>> start Recorded information

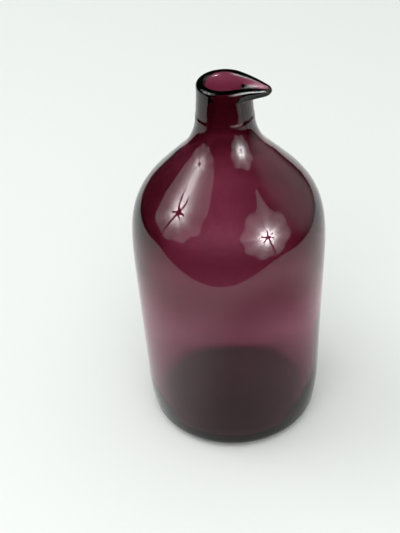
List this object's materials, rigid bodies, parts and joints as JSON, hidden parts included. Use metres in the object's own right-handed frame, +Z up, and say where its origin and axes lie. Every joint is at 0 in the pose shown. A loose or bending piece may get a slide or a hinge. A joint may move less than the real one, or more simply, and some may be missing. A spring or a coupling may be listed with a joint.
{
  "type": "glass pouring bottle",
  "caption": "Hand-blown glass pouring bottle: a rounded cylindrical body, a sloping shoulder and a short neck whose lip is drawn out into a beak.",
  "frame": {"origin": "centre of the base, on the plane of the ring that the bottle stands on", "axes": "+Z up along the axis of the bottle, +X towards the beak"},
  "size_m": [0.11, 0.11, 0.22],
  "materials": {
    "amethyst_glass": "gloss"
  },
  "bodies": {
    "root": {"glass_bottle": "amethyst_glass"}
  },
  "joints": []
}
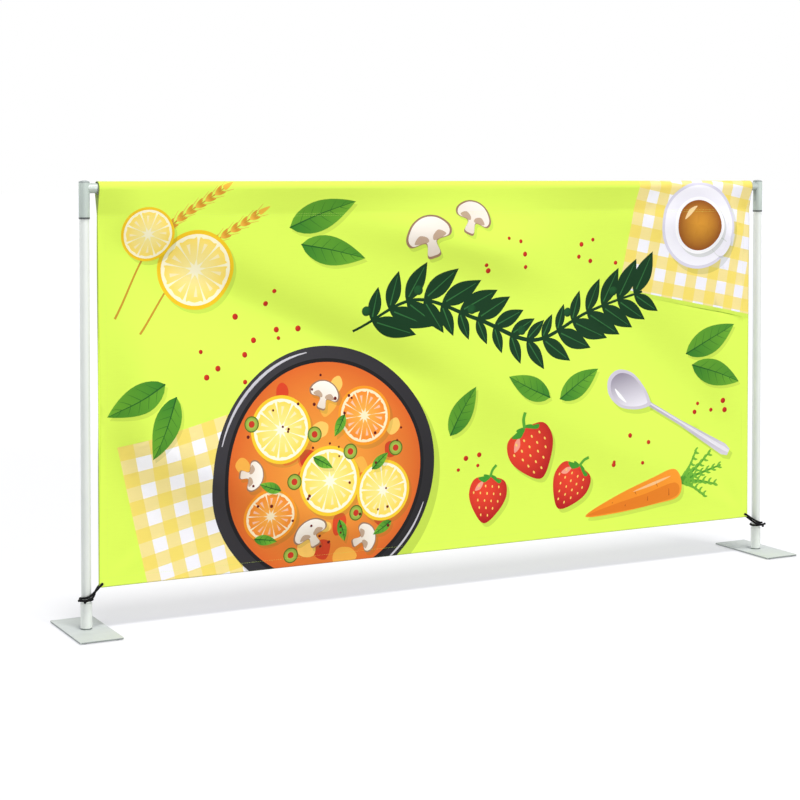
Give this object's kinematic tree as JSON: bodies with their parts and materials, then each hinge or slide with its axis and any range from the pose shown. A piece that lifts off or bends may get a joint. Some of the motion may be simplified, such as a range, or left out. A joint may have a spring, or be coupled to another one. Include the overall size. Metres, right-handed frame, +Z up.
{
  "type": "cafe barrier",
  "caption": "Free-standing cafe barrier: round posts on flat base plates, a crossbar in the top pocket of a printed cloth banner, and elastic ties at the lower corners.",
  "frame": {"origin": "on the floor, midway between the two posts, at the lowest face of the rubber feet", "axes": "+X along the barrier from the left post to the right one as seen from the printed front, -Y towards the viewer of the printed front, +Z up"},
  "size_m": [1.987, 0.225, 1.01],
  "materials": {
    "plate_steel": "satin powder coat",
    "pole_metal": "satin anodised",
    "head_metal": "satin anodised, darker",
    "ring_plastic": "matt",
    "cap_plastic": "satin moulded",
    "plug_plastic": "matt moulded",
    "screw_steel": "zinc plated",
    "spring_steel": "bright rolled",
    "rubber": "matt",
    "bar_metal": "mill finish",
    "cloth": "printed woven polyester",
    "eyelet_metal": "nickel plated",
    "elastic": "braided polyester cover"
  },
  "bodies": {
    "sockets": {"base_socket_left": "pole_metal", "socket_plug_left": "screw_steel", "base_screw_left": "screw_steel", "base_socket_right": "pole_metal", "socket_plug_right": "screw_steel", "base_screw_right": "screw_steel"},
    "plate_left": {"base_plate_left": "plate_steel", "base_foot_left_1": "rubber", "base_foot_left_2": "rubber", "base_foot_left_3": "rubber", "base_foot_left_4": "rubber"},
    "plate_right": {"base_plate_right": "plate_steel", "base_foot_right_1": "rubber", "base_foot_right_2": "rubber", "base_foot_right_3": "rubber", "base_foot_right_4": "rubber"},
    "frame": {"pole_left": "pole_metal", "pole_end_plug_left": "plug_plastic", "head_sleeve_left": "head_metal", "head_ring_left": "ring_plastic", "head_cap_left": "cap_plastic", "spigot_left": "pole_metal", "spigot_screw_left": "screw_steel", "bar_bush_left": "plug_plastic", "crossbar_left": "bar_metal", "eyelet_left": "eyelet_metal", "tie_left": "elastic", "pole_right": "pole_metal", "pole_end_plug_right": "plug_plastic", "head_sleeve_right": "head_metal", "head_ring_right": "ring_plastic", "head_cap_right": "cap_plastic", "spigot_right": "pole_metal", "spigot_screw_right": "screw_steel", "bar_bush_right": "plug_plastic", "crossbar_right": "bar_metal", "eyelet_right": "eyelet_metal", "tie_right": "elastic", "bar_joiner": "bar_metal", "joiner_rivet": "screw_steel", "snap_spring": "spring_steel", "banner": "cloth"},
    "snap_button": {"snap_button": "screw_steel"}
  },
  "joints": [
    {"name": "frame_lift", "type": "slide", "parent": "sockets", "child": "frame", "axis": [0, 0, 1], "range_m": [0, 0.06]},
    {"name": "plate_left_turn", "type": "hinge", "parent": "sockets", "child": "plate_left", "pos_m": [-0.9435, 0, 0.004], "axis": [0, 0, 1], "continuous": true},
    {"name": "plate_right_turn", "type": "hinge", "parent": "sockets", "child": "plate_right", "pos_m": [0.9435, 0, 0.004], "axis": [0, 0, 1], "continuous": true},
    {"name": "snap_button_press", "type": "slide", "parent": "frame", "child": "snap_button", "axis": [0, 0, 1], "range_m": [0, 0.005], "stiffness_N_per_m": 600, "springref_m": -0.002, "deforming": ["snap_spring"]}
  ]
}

>> end Recorded information

### Goal of the exercise
Copy out the material above in its entirety. Every detail must match.

### Output for this task
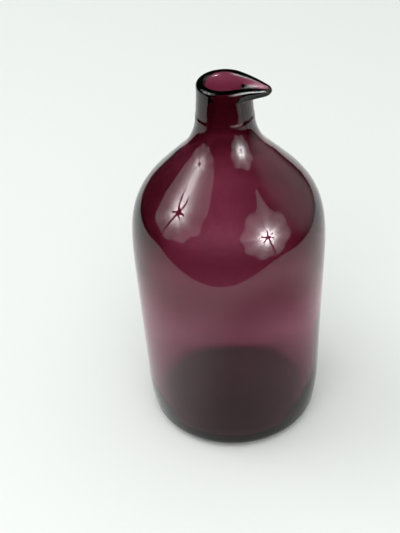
List this object's materials, rigid bodies, parts and joints as JSON, hidden parts included. Use metres in the object's own right-handed frame, +Z up, and say where its origin and axes lie. Every joint is at 0 in the pose shown. A loose or bending piece may get a slide or a hinge. A joint may move less than the real one, or more simply, and some may be missing. A spring or a coupling may be listed with a joint.
{
  "type": "glass pouring bottle",
  "caption": "Hand-blown glass pouring bottle: a rounded cylindrical body, a sloping shoulder and a short neck whose lip is drawn out into a beak.",
  "frame": {"origin": "centre of the base, on the plane of the ring that the bottle stands on", "axes": "+Z up along the axis of the bottle, +X towards the beak"},
  "size_m": [0.11, 0.11, 0.22],
  "materials": {
    "amethyst_glass": "gloss"
  },
  "bodies": {
    "root": {"glass_bottle": "amethyst_glass"}
  },
  "joints": []
}
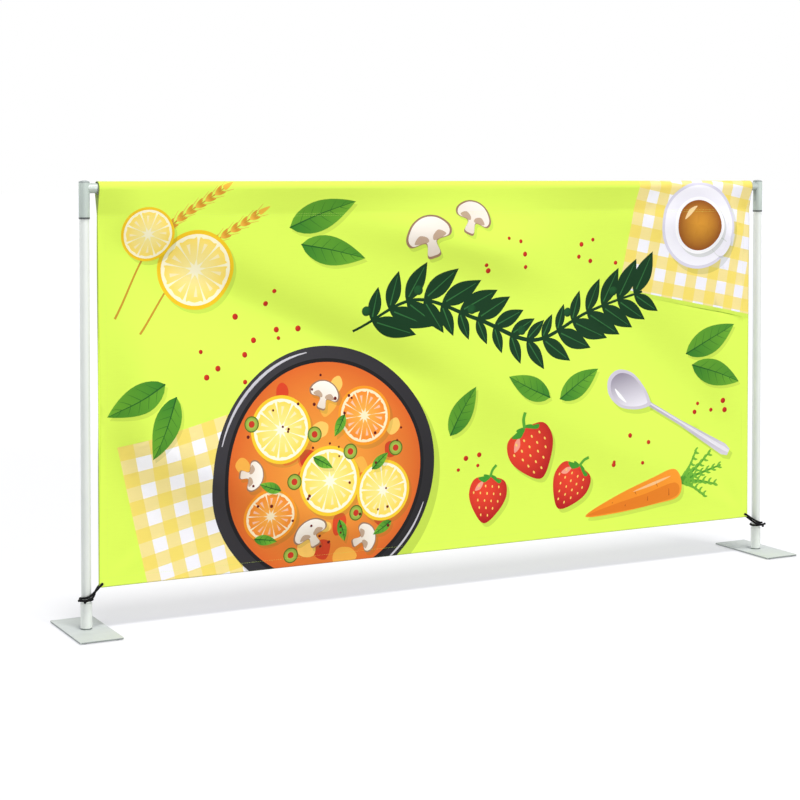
Give this object's kinematic tree as JSON: bodies with their parts and materials, then each hinge or slide with its axis and any range from the pose shown. A piece that lifts off or bends may get a joint. Some of the motion may be simplified, such as a range, or left out. A joint may have a spring, or be coupled to another one. Include the overall size. Metres, right-handed frame, +Z up.
{
  "type": "cafe barrier",
  "caption": "Free-standing cafe barrier: round posts on flat base plates, a crossbar in the top pocket of a printed cloth banner, and elastic ties at the lower corners.",
  "frame": {"origin": "on the floor, midway between the two posts, at the lowest face of the rubber feet", "axes": "+X along the barrier from the left post to the right one as seen from the printed front, -Y towards the viewer of the printed front, +Z up"},
  "size_m": [1.987, 0.225, 1.01],
  "materials": {
    "plate_steel": "satin powder coat",
    "pole_metal": "satin anodised",
    "head_metal": "satin anodised, darker",
    "ring_plastic": "matt",
    "cap_plastic": "satin moulded",
    "plug_plastic": "matt moulded",
    "screw_steel": "zinc plated",
    "spring_steel": "bright rolled",
    "rubber": "matt",
    "bar_metal": "mill finish",
    "cloth": "printed woven polyester",
    "eyelet_metal": "nickel plated",
    "elastic": "braided polyester cover"
  },
  "bodies": {
    "sockets": {"base_socket_left": "pole_metal", "socket_plug_left": "screw_steel", "base_screw_left": "screw_steel", "base_socket_right": "pole_metal", "socket_plug_right": "screw_steel", "base_screw_right": "screw_steel"},
    "plate_left": {"base_plate_left": "plate_steel", "base_foot_left_1": "rubber", "base_foot_left_2": "rubber", "base_foot_left_3": "rubber", "base_foot_left_4": "rubber"},
    "plate_right": {"base_plate_right": "plate_steel", "base_foot_right_1": "rubber", "base_foot_right_2": "rubber", "base_foot_right_3": "rubber", "base_foot_right_4": "rubber"},
    "frame": {"pole_left": "pole_metal", "pole_end_plug_left": "plug_plastic", "head_sleeve_left": "head_metal", "head_ring_left": "ring_plastic", "head_cap_left": "cap_plastic", "spigot_left": "pole_metal", "spigot_screw_left": "screw_steel", "bar_bush_left": "plug_plastic", "crossbar_left": "bar_metal", "eyelet_left": "eyelet_metal", "tie_left": "elastic", "pole_right": "pole_metal", "pole_end_plug_right": "plug_plastic", "head_sleeve_right": "head_metal", "head_ring_right": "ring_plastic", "head_cap_right": "cap_plastic", "spigot_right": "pole_metal", "spigot_screw_right": "screw_steel", "bar_bush_right": "plug_plastic", "crossbar_right": "bar_metal", "eyelet_right": "eyelet_metal", "tie_right": "elastic", "bar_joiner": "bar_metal", "joiner_rivet": "screw_steel", "snap_spring": "spring_steel", "banner": "cloth"},
    "snap_button": {"snap_button": "screw_steel"}
  },
  "joints": [
    {"name": "frame_lift", "type": "slide", "parent": "sockets", "child": "frame", "axis": [0, 0, 1], "range_m": [0, 0.06]},
    {"name": "plate_left_turn", "type": "hinge", "parent": "sockets", "child": "plate_left", "pos_m": [-0.9435, 0, 0.004], "axis": [0, 0, 1], "continuous": true},
    {"name": "plate_right_turn", "type": "hinge", "parent": "sockets", "child": "plate_right", "pos_m": [0.9435, 0, 0.004], "axis": [0, 0, 1], "continuous": true},
    {"name": "snap_button_press", "type": "slide", "parent": "frame", "child": "snap_button", "axis": [0, 0, 1], "range_m": [0, 0.005], "stiffness_N_per_m": 600, "springref_m": -0.002, "deforming": ["snap_spring"]}
  ]
}